Early in my own life as a bishop, I needed the support of other bishops and through the kindness of the late Archbishop Kelly of Louisville, I was invited to join the bishops of the province of Louisville in their Jesus Caritas support group. I had to fly farther and travel longer but it was a grace to be with these brothers who were also bearing the “heat of the day.” Bill Hughes once again sat opposite and facing me on many occasions but this time there were smiles exchanged, words of comfort and support instead of the sharp questions of our first close encounter. He had retired and Bishop Muench had succeeded him so he seemed freer.
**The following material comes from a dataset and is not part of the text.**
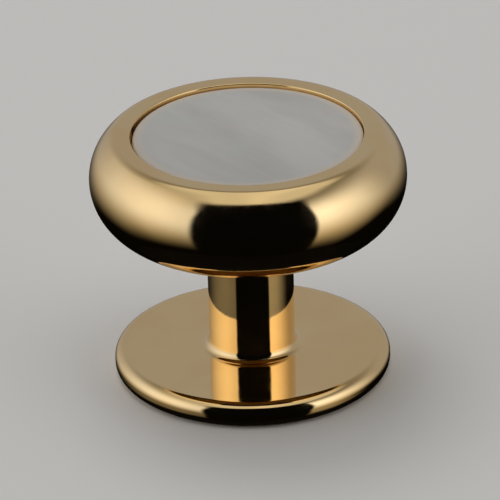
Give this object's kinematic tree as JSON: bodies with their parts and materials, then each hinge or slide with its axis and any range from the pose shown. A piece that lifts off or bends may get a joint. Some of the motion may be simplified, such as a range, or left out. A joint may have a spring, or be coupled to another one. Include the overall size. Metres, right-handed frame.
{
  "type": "dress shirt stud",
  "caption": "Dress shirt stud: bulging round gold-plated head with a flat mother-of-pearl inlay, on a short post with a round back disc.",
  "frame": {"origin": "centre of the back disc's underside, which the stud stands on", "axes": "+Z along the stud's axis, from the back disc through the post to the inlay's face; +X and +Y are any two directions across it, because the stud is round"},
  "size_m": [0.011, 0.011, 0.009],
  "materials": {
    "polished_gold": "gold plate, mirror polished",
    "mother_of_pearl": "polished shell with soft pale streaks"
  },
  "bodies": {
    "root": {"stud_body": "polished_gold", "pearl_inlay": "mother_of_pearl"}
  },
  "joints": []
}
He would come to my diocese on the Gulf coast in the winter for a few weeks in the sun and to play golf. And in the Fall, we would often meet in South Bend for a Notre Dame football game. He lived long enough to see the Fighting Irish in a national championship game but its final result may have hastened his death.
Nonetheless, I know that he felt secure that on the day when death and the Lord would come to claim their servant, he felt that he had served the Lord well enough. Last Friday was that day. We pray that he rests now in peace, having heard the words for which everyone in this beautiful Cathedral longs to hear: well-done, good and faithful servant. . . .come now to the place which the Father and I have prepared for those who love me.”
He was a humble, simple, loving and caring servant of Jesus Christ who like the Lord he served came not to be served but to serve. Rest in peace, dear Bill, and may perpetual light always shine upon you.